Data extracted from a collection
>> START

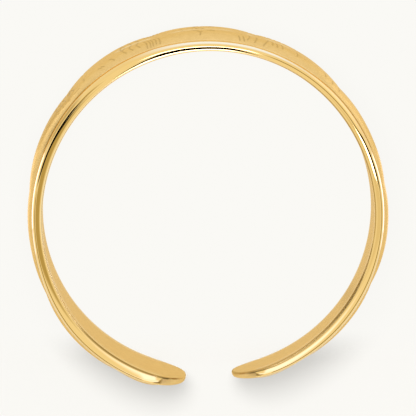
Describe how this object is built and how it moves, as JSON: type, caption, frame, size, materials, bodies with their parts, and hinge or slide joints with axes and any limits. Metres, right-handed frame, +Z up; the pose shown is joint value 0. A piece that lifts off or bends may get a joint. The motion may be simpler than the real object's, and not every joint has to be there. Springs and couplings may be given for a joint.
{
  "type": "open adjustable toe ring",
  "caption": "Open adjustable toe ring: a domed, lobed gold band engraved at the front, with polished edges and rounded tips that spring apart to pass over a toe.",
  "frame": {"origin": "centre of the toe hole, on the surface that the ring lies on", "axes": "+Z up along the ring's axis, +Y towards the engraved front, -Y towards the gap between the tips, +X to the right seen from above"},
  "size_m": [0.0163, 0.0163, 0.004],
  "materials": {
    "gold": "satin yellow gold with polished side edges"
  },
  "bodies": {
    "root": {"ring_band": "gold"}
  },
  "joints": []
}
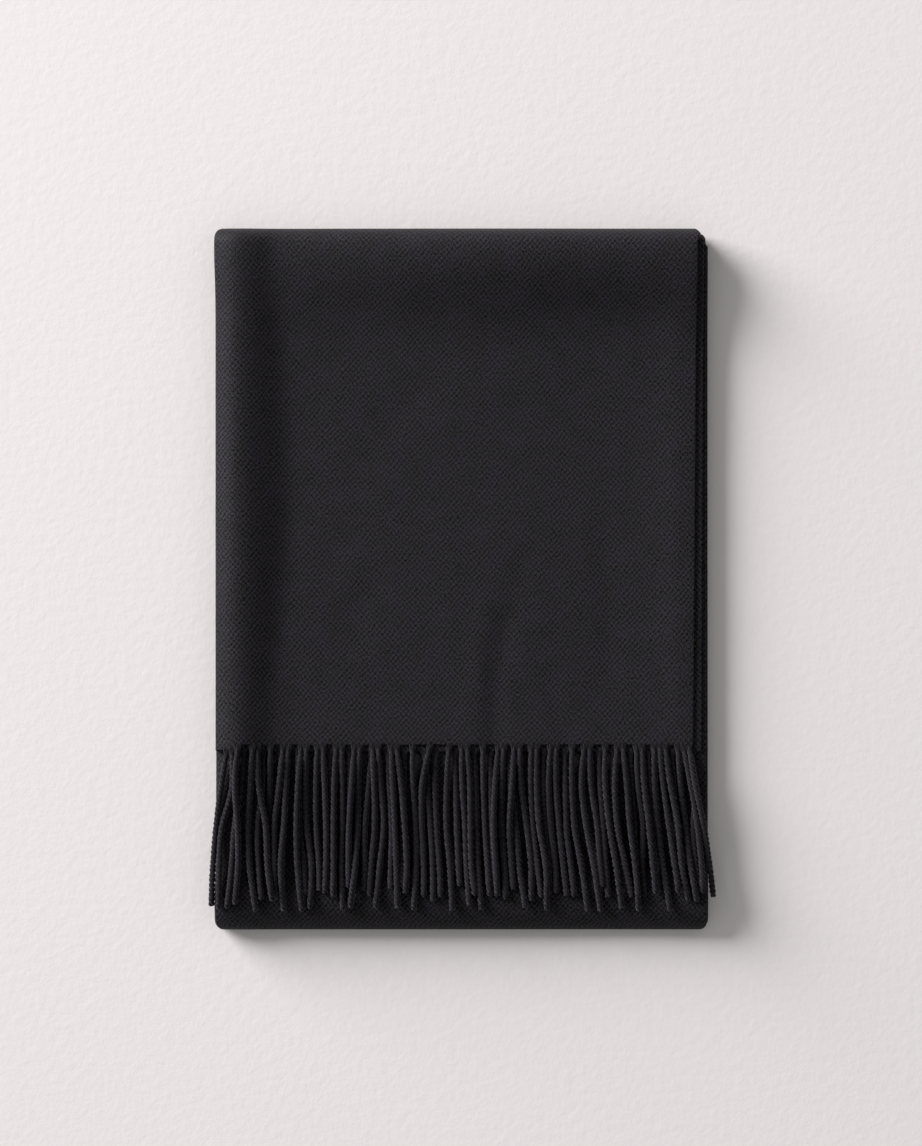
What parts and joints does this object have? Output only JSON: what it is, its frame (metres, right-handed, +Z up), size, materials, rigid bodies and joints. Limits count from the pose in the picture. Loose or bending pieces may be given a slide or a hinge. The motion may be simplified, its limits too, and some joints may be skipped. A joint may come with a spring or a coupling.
{
  "type": "winter scarf",
  "caption": "Wide wool scarf with a twisted cord fringe along its end, folded lengthwise and then across into a flat packet that lies on a surface.",
  "frame": {"origin": "on the surface that the folded scarf lies on, under the middle of its outline, cords included", "axes": "+Z up, out of the top stretch; +Y towards the far cross fold, away from the fringe; +X from the lengthwise fold towards the selvedges"},
  "size_m": [0.361, 0.5005, 0.0321],
  "materials": {
    "wool_twill": "charcoal black wool twill, lightly brushed",
    "wool_cord": "charcoal black twisted wool cord"
  },
  "bodies": {
    "root": {"top_stretch": "wool_twill", "lower_stretch": "wool_twill", "hidden_layers": "wool_twill", "fringe_upper": "wool_cord", "fringe_lower": "wool_cord"}
  },
  "joints": []
}
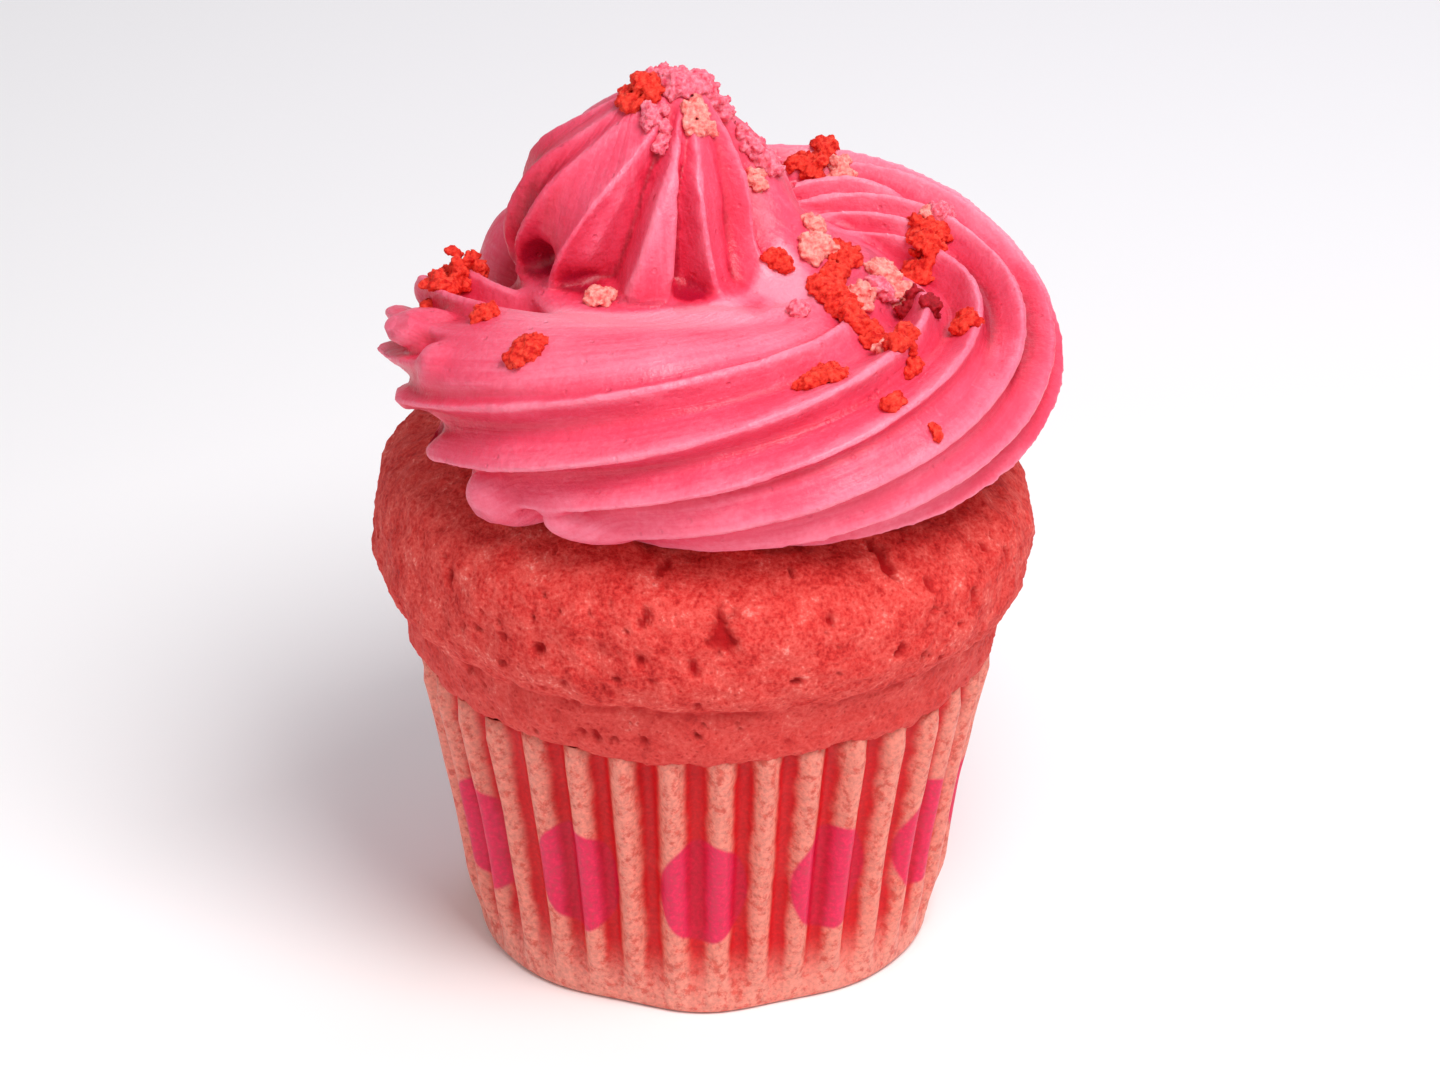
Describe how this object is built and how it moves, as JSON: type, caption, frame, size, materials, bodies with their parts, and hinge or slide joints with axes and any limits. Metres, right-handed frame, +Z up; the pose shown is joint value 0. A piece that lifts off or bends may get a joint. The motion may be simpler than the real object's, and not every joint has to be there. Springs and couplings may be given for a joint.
{
  "type": "iced cupcake",
  "caption": "Pink-red cupcake in a pleated paper case, its sponge risen over the rim, under a star-piped swirl of pink buttercream strewn with cake crumbs.",
  "frame": {"origin": "middle of the underside of the paper case, on the surface it stands on", "axes": "+Z up, -Y towards the front, +X to the right of someone who faces the front"},
  "size_m": [0.0736, 0.0731, 0.0984],
  "materials": {
    "paper": "greaseproof paper, soaked through by the sponge, with a printed row of hot pink spots",
    "sponge": "matt, fine open crumb with dark pits",
    "icing": "satin buttercream, a little translucent, with matt cake crumbs on it"
  },
  "bodies": {
    "root": {"paper_case": "paper", "sponge": "sponge", "icing": "icing"}
  },
  "joints": []
}
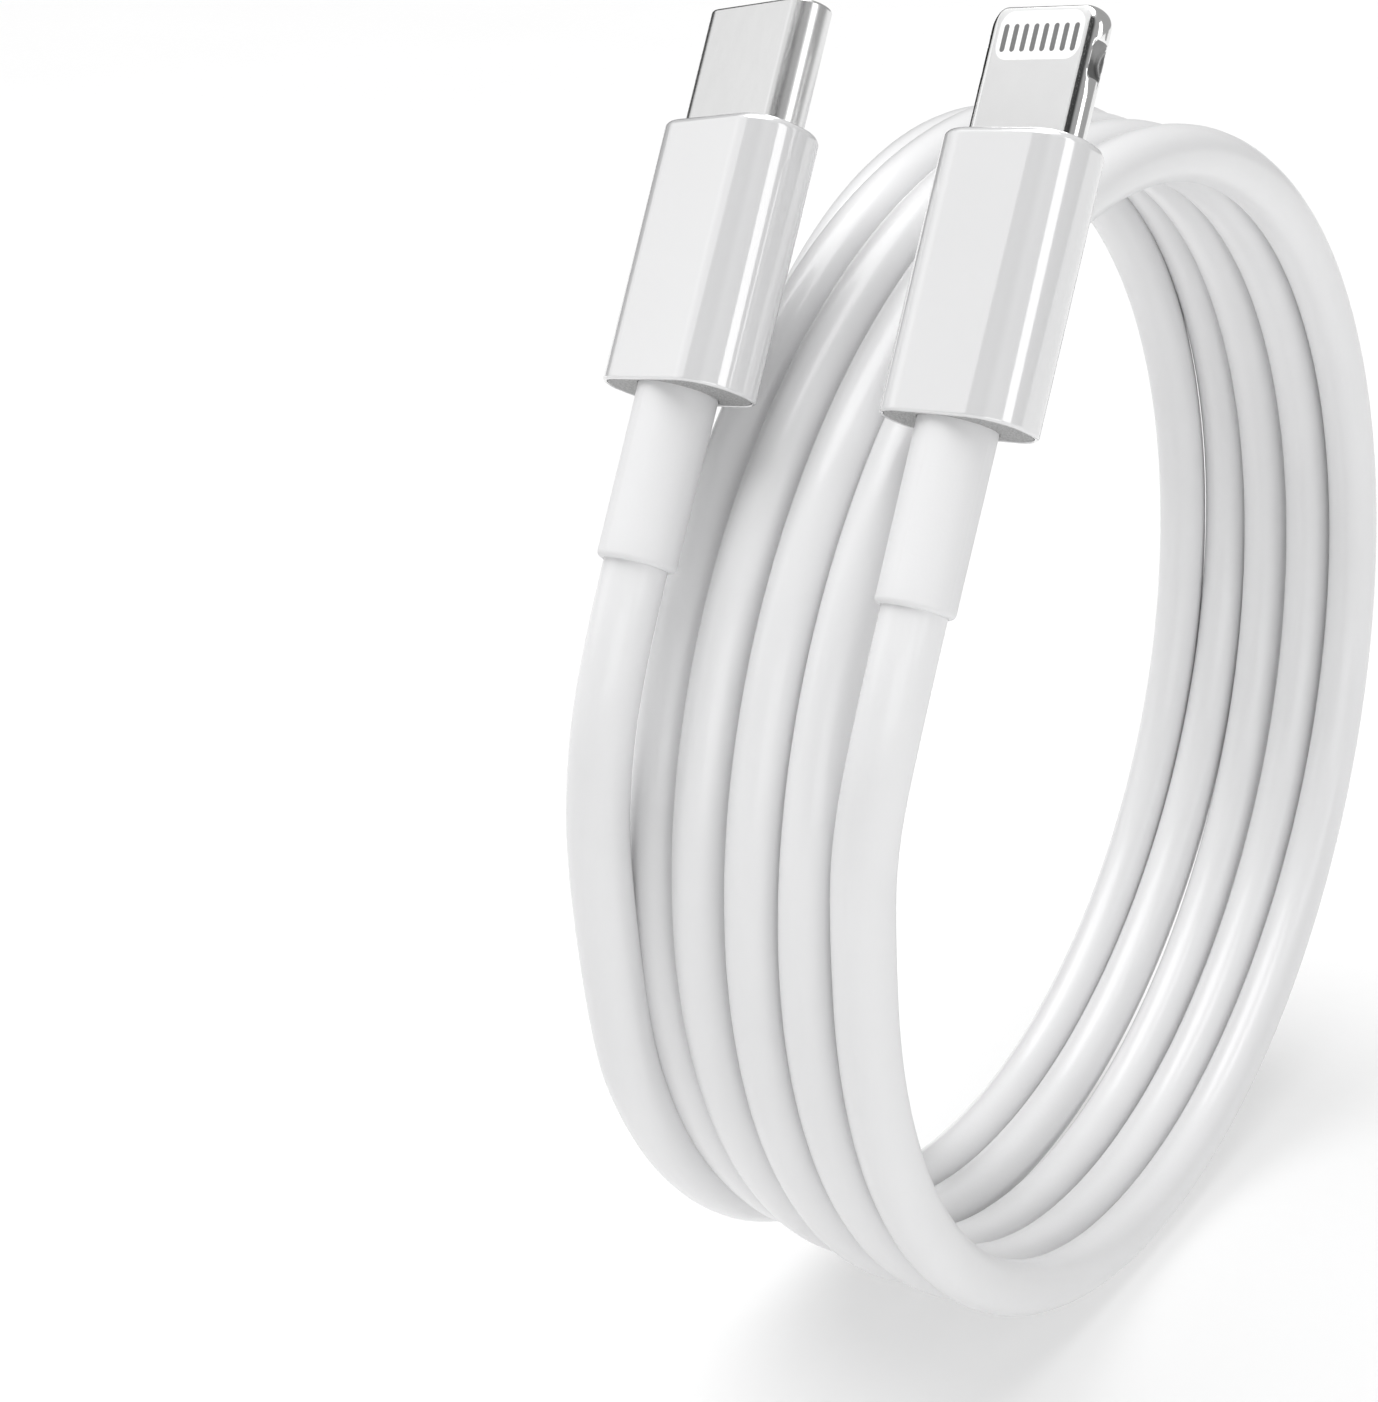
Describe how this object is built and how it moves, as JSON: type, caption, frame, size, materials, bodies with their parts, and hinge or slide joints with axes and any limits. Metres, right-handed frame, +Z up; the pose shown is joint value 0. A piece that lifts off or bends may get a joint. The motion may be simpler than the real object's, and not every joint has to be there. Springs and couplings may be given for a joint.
{
  "type": "charging cable",
  "caption": "Coiled charging cable with a flat contact-tab phone plug and a reversible charger plug, each in a glossy oblong housing with a soft strain relief.",
  "frame": {"origin": "middle of the box in X and Y, at the level the coil stands on", "axes": "+Z up; the coil's axis lies along Y; both plugs rise on the -X side, the phone plug towards -Y"},
  "size_m": [0.0726, 0.0248, 0.0799],
  "materials": {
    "cord": "smooth satin elastomer",
    "housing": "glossy",
    "rear_cap": "fine matt texture",
    "strain_relief": "satin",
    "braid": "woven tinned copper",
    "tin_steel": "tinned",
    "filler": "waxy",
    "board": "solder mask",
    "chip": "matt",
    "ceramic": "matt",
    "wire": "insulated",
    "solder": "bright",
    "tab_steel": "fine bead-blasted faces, polished edges",
    "panel": "smooth",
    "contact": "plated",
    "shell_steel": "drawn, satin",
    "gilt": "gold plated"
  },
  "bodies": {
    "cable": {"charger_plug_board_capacitors": "ceramic", "charger_plug_circuit_board": "board", "charger_plug_contact_carrier": "chip", "charger_plug_contact_tails_front": "gilt", "charger_plug_contact_tails_rear": "gilt", "charger_plug_control_chip": "chip", "charger_plug_cord_core": "braid", "charger_plug_cord_jacket_end": "cord", "charger_plug_crimp_ring": "tin_steel", "charger_plug_ground_springs_front": "tin_steel", "charger_plug_ground_springs_rear": "tin_steel", "charger_plug_housing": "housing", "charger_plug_inner_mould": "filler", "charger_plug_mid_plate": "tin_steel", "charger_plug_rear_cap": "rear_cap", "charger_plug_shell": "shell_steel", "charger_plug_shield_front": "tin_steel", "charger_plug_shield_rear": "tin_steel", "charger_plug_solder_joints": "solder", "charger_plug_strain_relief": "strain_relief", "charger_plug_wires": "wire", "cord_charger_lead": "cord", "cord_coil": "cord", "cord_phone_lead": "cord", "phone_plug_board_capacitors": "ceramic", "phone_plug_circuit_board": "board", "phone_plug_contact_core": "chip", "phone_plug_contact_panel_front": "panel", "phone_plug_contact_panel_rear": "panel", "phone_plug_contacts_front": "contact", "phone_plug_contacts_rear": "contact", "phone_plug_control_chip": "chip", "phone_plug_cord_core": "braid", "phone_plug_cord_jacket_end": "cord", "phone_plug_crimp_ring": "tin_steel", "phone_plug_housing": "housing", "phone_plug_inner_mould": "filler", "phone_plug_rear_cap": "rear_cap", "phone_plug_shield_front": "tin_steel", "phone_plug_shield_rear": "tin_steel", "phone_plug_solder_joints": "solder", "phone_plug_strain_relief": "strain_relief", "phone_plug_tab_frame": "tab_steel", "phone_plug_wires": "wire"},
    "finger_row_front": {"charger_plug_contact_fingers_front": "gilt"},
    "finger_row_rear": {"charger_plug_contact_fingers_rear": "gilt"},
    "side_latch_left": {"charger_plug_latch_left": "tin_steel"},
    "side_latch_right": {"charger_plug_latch_right": "tin_steel"}
  },
  "joints": [
    {"name": "finger_row_front_flex", "type": "hinge", "parent": "cable", "child": "finger_row_front", "pos_m": [-0.02071, 0.00789, 0.07469], "axis": [-0.2657, -0.9499, 0.1649], "range_deg": [0, 4], "stiffness_Nm_per_rad": 0.05},
    {"name": "finger_row_rear_flex", "type": "hinge", "parent": "cable", "child": "finger_row_rear", "pos_m": [-0.01992, 0.00759, 0.07425], "axis": [0.2657, 0.9499, -0.1649], "range_deg": [0, 4], "stiffness_Nm_per_rad": 0.05},
    {"name": "side_latch_left_flex", "type": "hinge", "parent": "cable", "child": "side_latch_left", "pos_m": [-0.0194, 0.01102, 0.0739], "axis": [-0.8324, 0.3123, 0.4577], "range_deg": [0, 3], "stiffness_Nm_per_rad": 0.05},
    {"name": "side_latch_right_flex", "type": "hinge", "parent": "cable", "child": "side_latch_right", "pos_m": [-0.02123, 0.00447, 0.07504], "axis": [0.8324, -0.3123, -0.4577], "range_deg": [0, 3], "stiffness_Nm_per_rad": 0.05}
  ]
}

>> END

Quote each record exactly as it stands, minus the pictures.

**Task result**.
Describe how this object is built and how it moves, as JSON: type, caption, frame, size, materials, bodies with their parts, and hinge or slide joints with axes and any limits. Metres, right-handed frame, +Z up; the pose shown is joint value 0. A piece that lifts off or bends may get a joint. The motion may be simpler than the real object's, and not every joint has to be there. Springs and couplings may be given for a joint.
{
  "type": "open adjustable toe ring",
  "caption": "Open adjustable toe ring: a domed, lobed gold band engraved at the front, with polished edges and rounded tips that spring apart to pass over a toe.",
  "frame": {"origin": "centre of the toe hole, on the surface that the ring lies on", "axes": "+Z up along the ring's axis, +Y towards the engraved front, -Y towards the gap between the tips, +X to the right seen from above"},
  "size_m": [0.0163, 0.0163, 0.004],
  "materials": {
    "gold": "satin yellow gold with polished side edges"
  },
  "bodies": {
    "root": {"ring_band": "gold"}
  },
  "joints": []
}
What parts and joints does this object have? Output only JSON: what it is, its frame (metres, right-handed, +Z up), size, materials, rigid bodies and joints. Limits count from the pose in the picture. Loose or bending pieces may be given a slide or a hinge. The motion may be simplified, its limits too, and some joints may be skipped. A joint may come with a spring or a coupling.
{
  "type": "winter scarf",
  "caption": "Wide wool scarf with a twisted cord fringe along its end, folded lengthwise and then across into a flat packet that lies on a surface.",
  "frame": {"origin": "on the surface that the folded scarf lies on, under the middle of its outline, cords included", "axes": "+Z up, out of the top stretch; +Y towards the far cross fold, away from the fringe; +X from the lengthwise fold towards the selvedges"},
  "size_m": [0.361, 0.5005, 0.0321],
  "materials": {
    "wool_twill": "charcoal black wool twill, lightly brushed",
    "wool_cord": "charcoal black twisted wool cord"
  },
  "bodies": {
    "root": {"top_stretch": "wool_twill", "lower_stretch": "wool_twill", "hidden_layers": "wool_twill", "fringe_upper": "wool_cord", "fringe_lower": "wool_cord"}
  },
  "joints": []
}
Describe how this object is built and how it moves, as JSON: type, caption, frame, size, materials, bodies with their parts, and hinge or slide joints with axes and any limits. Metres, right-handed frame, +Z up; the pose shown is joint value 0. A piece that lifts off or bends may get a joint. The motion may be simpler than the real object's, and not every joint has to be there. Springs and couplings may be given for a joint.
{
  "type": "iced cupcake",
  "caption": "Pink-red cupcake in a pleated paper case, its sponge risen over the rim, under a star-piped swirl of pink buttercream strewn with cake crumbs.",
  "frame": {"origin": "middle of the underside of the paper case, on the surface it stands on", "axes": "+Z up, -Y towards the front, +X to the right of someone who faces the front"},
  "size_m": [0.0736, 0.0731, 0.0984],
  "materials": {
    "paper": "greaseproof paper, soaked through by the sponge, with a printed row of hot pink spots",
    "sponge": "matt, fine open crumb with dark pits",
    "icing": "satin buttercream, a little translucent, with matt cake crumbs on it"
  },
  "bodies": {
    "root": {"paper_case": "paper", "sponge": "sponge", "icing": "icing"}
  },
  "joints": []
}
Describe how this object is built and how it moves, as JSON: type, caption, frame, size, materials, bodies with their parts, and hinge or slide joints with axes and any limits. Metres, right-handed frame, +Z up; the pose shown is joint value 0. A piece that lifts off or bends may get a joint. The motion may be simpler than the real object's, and not every joint has to be there. Springs and couplings may be given for a joint.
{
  "type": "charging cable",
  "caption": "Coiled charging cable with a flat contact-tab phone plug and a reversible charger plug, each in a glossy oblong housing with a soft strain relief.",
  "frame": {"origin": "middle of the box in X and Y, at the level the coil stands on", "axes": "+Z up; the coil's axis lies along Y; both plugs rise on the -X side, the phone plug towards -Y"},
  "size_m": [0.0726, 0.0248, 0.0799],
  "materials": {
    "cord": "smooth satin elastomer",
    "housing": "glossy",
    "rear_cap": "fine matt texture",
    "strain_relief": "satin",
    "braid": "woven tinned copper",
    "tin_steel": "tinned",
    "filler": "waxy",
    "board": "solder mask",
    "chip": "matt",
    "ceramic": "matt",
    "wire": "insulated",
    "solder": "bright",
    "tab_steel": "fine bead-blasted faces, polished edges",
    "panel": "smooth",
    "contact": "plated",
    "shell_steel": "drawn, satin",
    "gilt": "gold plated"
  },
  "bodies": {
    "cable": {"charger_plug_board_capacitors": "ceramic", "charger_plug_circuit_board": "board", "charger_plug_contact_carrier": "chip", "charger_plug_contact_tails_front": "gilt", "charger_plug_contact_tails_rear": "gilt", "charger_plug_control_chip": "chip", "charger_plug_cord_core": "braid", "charger_plug_cord_jacket_end": "cord", "charger_plug_crimp_ring": "tin_steel", "charger_plug_ground_springs_front": "tin_steel", "charger_plug_ground_springs_rear": "tin_steel", "charger_plug_housing": "housing", "charger_plug_inner_mould": "filler", "charger_plug_mid_plate": "tin_steel", "charger_plug_rear_cap": "rear_cap", "charger_plug_shell": "shell_steel", "charger_plug_shield_front": "tin_steel", "charger_plug_shield_rear": "tin_steel", "charger_plug_solder_joints": "solder", "charger_plug_strain_relief": "strain_relief", "charger_plug_wires": "wire", "cord_charger_lead": "cord", "cord_coil": "cord", "cord_phone_lead": "cord", "phone_plug_board_capacitors": "ceramic", "phone_plug_circuit_board": "board", "phone_plug_contact_core": "chip", "phone_plug_contact_panel_front": "panel", "phone_plug_contact_panel_rear": "panel", "phone_plug_contacts_front": "contact", "phone_plug_contacts_rear": "contact", "phone_plug_control_chip": "chip", "phone_plug_cord_core": "braid", "phone_plug_cord_jacket_end": "cord", "phone_plug_crimp_ring": "tin_steel", "phone_plug_housing": "housing", "phone_plug_inner_mould": "filler", "phone_plug_rear_cap": "rear_cap", "phone_plug_shield_front": "tin_steel", "phone_plug_shield_rear": "tin_steel", "phone_plug_solder_joints": "solder", "phone_plug_strain_relief": "strain_relief", "phone_plug_tab_frame": "tab_steel", "phone_plug_wires": "wire"},
    "finger_row_front": {"charger_plug_contact_fingers_front": "gilt"},
    "finger_row_rear": {"charger_plug_contact_fingers_rear": "gilt"},
    "side_latch_left": {"charger_plug_latch_left": "tin_steel"},
    "side_latch_right": {"charger_plug_latch_right": "tin_steel"}
  },
  "joints": [
    {"name": "finger_row_front_flex", "type": "hinge", "parent": "cable", "child": "finger_row_front", "pos_m": [-0.02071, 0.00789, 0.07469], "axis": [-0.2657, -0.9499, 0.1649], "range_deg": [0, 4], "stiffness_Nm_per_rad": 0.05},
    {"name": "finger_row_rear_flex", "type": "hinge", "parent": "cable", "child": "finger_row_rear", "pos_m": [-0.01992, 0.00759, 0.07425], "axis": [0.2657, 0.9499, -0.1649], "range_deg": [0, 4], "stiffness_Nm_per_rad": 0.05},
    {"name": "side_latch_left_flex", "type": "hinge", "parent": "cable", "child": "side_latch_left", "pos_m": [-0.0194, 0.01102, 0.0739], "axis": [-0.8324, 0.3123, 0.4577], "range_deg": [0, 3], "stiffness_Nm_per_rad": 0.05},
    {"name": "side_latch_right_flex", "type": "hinge", "parent": "cable", "child": "side_latch_right", "pos_m": [-0.02123, 0.00447, 0.07504], "axis": [0.8324, -0.3123, -0.4577], "range_deg": [0, 3], "stiffness_Nm_per_rad": 0.05}
  ]
}